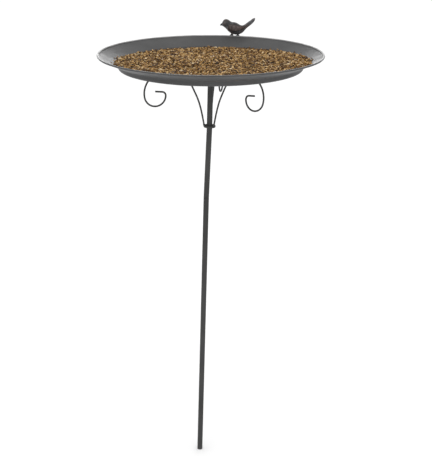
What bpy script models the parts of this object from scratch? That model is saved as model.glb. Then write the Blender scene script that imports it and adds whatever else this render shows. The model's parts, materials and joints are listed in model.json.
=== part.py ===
"""Bird feeder on a pole: a seed dish on three scrolled wire arms, carried by a plug-together pole.

Units are metres, +Z is up, +X is to the right of someone facing the bird, +Y is away from them.
The origin is the centre of the pole at ground level. Everything below z = 0 stands in the soil.
"""
import math

import bmesh
import bpy
from mathutils import Matrix, Vector

# ---------------------------------------------------------------- driving dimensions
GAP = 0.0003                      # clearance between pieces that touch

DISH_RADIUS = 0.160               # outside of the rim bead
DISH_DEPTH = 0.0209               # rim to underside of the base
BRIM_WIDTH = 0.0295               # rim bead to the corner of the flat base
BASE_CORNER = 0.0036              # outside radius of the base corner
RISER_ANGLE = math.radians(80)    # short steep wall above the base
RISER_HEIGHT = 0.0072             # base to the flared brim, outside
BRIM_CORNER = 0.0030              # radius where the riser turns into the brim
SHEET = 0.0008                    # dish sheet thickness
BEAD_RADIUS = 0.00125             # rolled bead round the rim
SCREW_PLAY = 0.0004               # hole in the middle of the dish round the screw

TUBE_RADIUS = 0.0040              # pole and stem tube
TUBE_WALL = 0.0007
LOWER_LENGTH = 0.2060             # lower pole section above ground
LOWER_BURIED = 0.0300             # lower pole section below ground
MIDDLE_LENGTH = 0.2125
UPPER_LENGTH = 0.1045
STEM_RISE = 0.0856                # underside of the collar to underside of the dish
LOWER_LEAN = math.radians(1.38)   # lean of the lower and middle sections towards +X
UPPER_LEAN = math.radians(2.50)   # lean of the upper section
STEM_LEAN = math.radians(1.20)    # lean of the stem; the dish itself is level

JOINER_PLAY = 0.0005              # plug pins in the tubes, on the radius
JOINER_REACH = 0.0180             # how far a pin goes into each tube
FLANGE_THICKNESS = 0.0006         # ring on the pin that the tube ends rest on

COLLAR_WIDTH = 0.00435            # ring that carries the arms, from its bore to its edge
COLLAR_HEIGHT = 0.0029
COLLAR_FLOOR = 0.0013
COLLAR_WALL = 0.0014

WIRE_RADIUS = 0.00125             # scroll arm wire
ARM_AZIMUTHS = {                  # direction of each arm, anticlockwise from +X seen from above
    "scroll_arm_back": math.radians(78.8),
    "scroll_arm_left": math.radians(198.8),
    "scroll_arm_right": math.radians(318.8),
}
ARM_FOOT_INSET = 0.00035          # arm centre line inside the edge of the collar
ARM_FOOT_SLOPE = math.radians(78)
ARM_END_STRAIGHT = 0.0100         # straight tip inside the scroll

SEED_DEPTH = 0.0106               # seed over the floor of the dish, at the middle
SEED_TILT = math.radians(1.7)     # slope of the seed surface
SEED_FALL = math.radians(106)     # direction it slopes down in, towards the back
SCREW_HEAD_RADIUS = 0.0040
SCREW_HEAD_HEIGHT = 0.0022
SCREW_DOME = 0.0010               # rounded part of the head
SCREW_FLAT = 0.0028               # radius of the flat on top of the head
SCREW_LENGTH = 0.0160             # under the head
WASHER_RADIUS = 0.0070
STEEL_WASHER = 0.0010
RUBBER_WASHER = 0.0015
SEAT_RADIUS = 0.0085
SEAT_THICKNESS = 0.0010
INSERT_LENGTH = 0.0140
INSERT_WALL = 0.00036

BIRD_AZIMUTH = math.radians(77.5)
BIRD_FEET = (0.0042, -0.0060)     # front and rear foot along the bird
BIRD_LEG_SPREAD = 0.0016
BIRD_LEG_RADIUS = 0.0011
BIRD_LEG_TOP = 0.0070             # inside the body
BIRD_FOOT_RADIUS = 0.0021
BIRD_FOOT_HEIGHT = 0.0009
TAB_LENGTH = 0.0180
TAB_WIDTH = 0.0066
TAB_THICKNESS = 0.0012
TAB_DROP = 0.0014                 # top of the tab below the rim
STUD_RADIUS = 0.0010
STUD_LENGTH = 0.0042
NUT_RADIUS = 0.0024               # across corners
NUT_HEIGHT = 0.0016

SLEEVE_WALL = 0.0022
SLEEVE_LENGTH = 0.0160
BAR_LENGTH = 0.0960
BAR_WIDTH = 0.0120
BAR_THICKNESS = 0.0030
BAR_DEPTH = 0.0060                # top of the foot bar below ground
PRONG_RADIUS = 0.0025
PRONG_INSET = 0.0080              # prong to the end of the foot bar
PRONG_LENGTH = 0.1050
POINT_LENGTH = 0.1250             # ground point below the lower tube
TIP_LENGTH = 0.0180
TIP_RADIUS = 0.0007               # blunt end of a prong
TIP_BLUNTING = 0.0015
CUTTER_CHAMFER = 0.0002

ROUND = 24                        # sides of tubes, washers and pins
DISH_SIDES = 60
CORNER_STEPS = 3
BEAD_STEPS = 8

# sizes that follow from the ones above
TUBE_BORE = TUBE_RADIUS - TUBE_WALL
JOINER_RADIUS = TUBE_BORE - JOINER_PLAY
JOINT_STACK = FLANGE_THICKNESS + 2 * GAP
COLLAR_BORE = TUBE_RADIUS + GAP
COLLAR_RADIUS = COLLAR_BORE + COLLAR_WIDTH
ARM_FOOT_RADIUS = COLLAR_RADIUS - ARM_FOOT_INSET
SLEEVE_RADIUS = COLLAR_BORE + SLEEVE_WALL
INSERT_RADIUS = TUBE_BORE - GAP
INSERT_BORE = INSERT_RADIUS - INSERT_WALL
SCREW_RADIUS = INSERT_BORE - GAP - SCREW_LENGTH * math.tan(STEM_LEAN)
SCREW_HOLE_RADIUS = SCREW_RADIUS + SCREW_PLAY
BEAD_CENTRE = Vector((DISH_RADIUS - BEAD_RADIUS, -BEAD_RADIUS))
FLOOR_Z = SHEET - DISH_DEPTH      # inside floor of the dish, from the rim plane
SEED_LEVEL = -FLOOR_Z - SEED_DEPTH
BASE_RADIUS = DISH_RADIUS - BRIM_WIDTH
KNEE = Vector((BASE_RADIUS + RISER_HEIGHT / math.tan(RISER_ANGLE), RISER_HEIGHT - DISH_DEPTH))
KNEE_TO_BEAD = BEAD_CENTRE - KNEE
BRIM_ANGLE = math.atan2(KNEE_TO_BEAD.y, KNEE_TO_BEAD.x) - math.asin(SHEET / KNEE_TO_BEAD.length)
BIRD_OFFSET = GAP + TAB_WIDTH / 2  # middle of the tab, outside the rim bead
PRONG_SPACING = BAR_LENGTH / 2 - PRONG_INSET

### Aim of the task
Using the data above, return each line exactly as written.

### Task solution
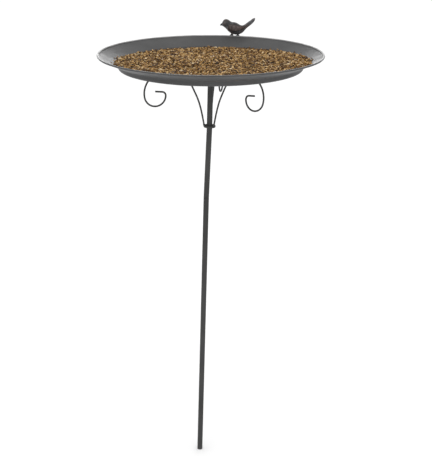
What bpy script models the parts of this object from scratch? That model is saved as model.glb. Then write the Blender scene script that imports it and adds whatever else this render shows. The model's parts, materials and joints are listed in model.json.
=== part.py ===
"""Bird feeder on a pole: a seed dish on three scrolled wire arms, carried by a plug-together pole.

Units are metres, +Z is up, +X is to the right of someone facing the bird, +Y is away from them.
The origin is the centre of the pole at ground level. Everything below z = 0 stands in the soil.
"""
import math

import bmesh
import bpy
from mathutils import Matrix, Vector

# ---------------------------------------------------------------- driving dimensions
GAP = 0.0003                      # clearance between pieces that touch

DISH_RADIUS = 0.160               # outside of the rim bead
DISH_DEPTH = 0.0209               # rim to underside of the base
BRIM_WIDTH = 0.0295               # rim bead to the corner of the flat base
BASE_CORNER = 0.0036              # outside radius of the base corner
RISER_ANGLE = math.radians(80)    # short steep wall above the base
RISER_HEIGHT = 0.0072             # base to the flared brim, outside
BRIM_CORNER = 0.0030              # radius where the riser turns into the brim
SHEET = 0.0008                    # dish sheet thickness
BEAD_RADIUS = 0.00125             # rolled bead round the rim
SCREW_PLAY = 0.0004               # hole in the middle of the dish round the screw

TUBE_RADIUS = 0.0040              # pole and stem tube
TUBE_WALL = 0.0007
LOWER_LENGTH = 0.2060             # lower pole section above ground
LOWER_BURIED = 0.0300             # lower pole section below ground
MIDDLE_LENGTH = 0.2125
UPPER_LENGTH = 0.1045
STEM_RISE = 0.0856                # underside of the collar to underside of the dish
LOWER_LEAN = math.radians(1.38)   # lean of the lower and middle sections towards +X
UPPER_LEAN = math.radians(2.50)   # lean of the upper section
STEM_LEAN = math.radians(1.20)    # lean of the stem; the dish itself is level

JOINER_PLAY = 0.0005              # plug pins in the tubes, on the radius
JOINER_REACH = 0.0180             # how far a pin goes into each tube
FLANGE_THICKNESS = 0.0006         # ring on the pin that the tube ends rest on

COLLAR_WIDTH = 0.00435            # ring that carries the arms, from its bore to its edge
COLLAR_HEIGHT = 0.0029
COLLAR_FLOOR = 0.0013
COLLAR_WALL = 0.0014

WIRE_RADIUS = 0.00125             # scroll arm wire
ARM_AZIMUTHS = {                  # direction of each arm, anticlockwise from +X seen from above
    "scroll_arm_back": math.radians(78.8),
    "scroll_arm_left": math.radians(198.8),
    "scroll_arm_right": math.radians(318.8),
}
ARM_FOOT_INSET = 0.00035          # arm centre line inside the edge of the collar
ARM_FOOT_SLOPE = math.radians(78)
ARM_END_STRAIGHT = 0.0100         # straight tip inside the scroll

SEED_DEPTH = 0.0106               # seed over the floor of the dish, at the middle
SEED_TILT = math.radians(1.7)     # slope of the seed surface
SEED_FALL = math.radians(106)     # direction it slopes down in, towards the back
SCREW_HEAD_RADIUS = 0.0040
SCREW_HEAD_HEIGHT = 0.0022
SCREW_DOME = 0.0010               # rounded part of the head
SCREW_FLAT = 0.0028               # radius of the flat on top of the head
SCREW_LENGTH = 0.0160             # under the head
WASHER_RADIUS = 0.0070
STEEL_WASHER = 0.0010
RUBBER_WASHER = 0.0015
SEAT_RADIUS = 0.0085
SEAT_THICKNESS = 0.0010
INSERT_LENGTH = 0.0140
INSERT_WALL = 0.00036

BIRD_AZIMUTH = math.radians(77.5)
BIRD_FEET = (0.0042, -0.0060)     # front and rear foot along the bird
BIRD_LEG_SPREAD = 0.0016
BIRD_LEG_RADIUS = 0.0011
BIRD_LEG_TOP = 0.0070             # inside the body
BIRD_FOOT_RADIUS = 0.0021
BIRD_FOOT_HEIGHT = 0.0009
TAB_LENGTH = 0.0180
TAB_WIDTH = 0.0066
TAB_THICKNESS = 0.0012
TAB_DROP = 0.0014                 # top of the tab below the rim
STUD_RADIUS = 0.0010
STUD_LENGTH = 0.0042
NUT_RADIUS = 0.0024               # across corners
NUT_HEIGHT = 0.0016

SLEEVE_WALL = 0.0022
SLEEVE_LENGTH = 0.0160
BAR_LENGTH = 0.0960
BAR_WIDTH = 0.0120
BAR_THICKNESS = 0.0030
BAR_DEPTH = 0.0060                # top of the foot bar below ground
PRONG_RADIUS = 0.0025
PRONG_INSET = 0.0080              # prong to the end of the foot bar
PRONG_LENGTH = 0.1050
POINT_LENGTH = 0.1250             # ground point below the lower tube
TIP_LENGTH = 0.0180
TIP_RADIUS = 0.0007               # blunt end of a prong
TIP_BLUNTING = 0.0015
CUTTER_CHAMFER = 0.0002

ROUND = 24                        # sides of tubes, washers and pins
DISH_SIDES = 60
CORNER_STEPS = 3
BEAD_STEPS = 8

# sizes that follow from the ones above
TUBE_BORE = TUBE_RADIUS - TUBE_WALL
JOINER_RADIUS = TUBE_BORE - JOINER_PLAY
JOINT_STACK = FLANGE_THICKNESS + 2 * GAP
COLLAR_BORE = TUBE_RADIUS + GAP
COLLAR_RADIUS = COLLAR_BORE + COLLAR_WIDTH
ARM_FOOT_RADIUS = COLLAR_RADIUS - ARM_FOOT_INSET
SLEEVE_RADIUS = COLLAR_BORE + SLEEVE_WALL
INSERT_RADIUS = TUBE_BORE - GAP
INSERT_BORE = INSERT_RADIUS - INSERT_WALL
SCREW_RADIUS = INSERT_BORE - GAP - SCREW_LENGTH * math.tan(STEM_LEAN)
SCREW_HOLE_RADIUS = SCREW_RADIUS + SCREW_PLAY
BEAD_CENTRE = Vector((DISH_RADIUS - BEAD_RADIUS, -BEAD_RADIUS))
FLOOR_Z = SHEET - DISH_DEPTH      # inside floor of the dish, from the rim plane
SEED_LEVEL = -FLOOR_Z - SEED_DEPTH
BASE_RADIUS = DISH_RADIUS - BRIM_WIDTH
KNEE = Vector((BASE_RADIUS + RISER_HEIGHT / math.tan(RISER_ANGLE), RISER_HEIGHT - DISH_DEPTH))
KNEE_TO_BEAD = BEAD_CENTRE - KNEE
BRIM_ANGLE = math.atan2(KNEE_TO_BEAD.y, KNEE_TO_BEAD.x) - math.asin(SHEET / KNEE_TO_BEAD.length)
BIRD_OFFSET = GAP + TAB_WIDTH / 2  # middle of the tab, outside the rim bead
PRONG_SPACING = BAR_LENGTH / 2 - PRONG_INSET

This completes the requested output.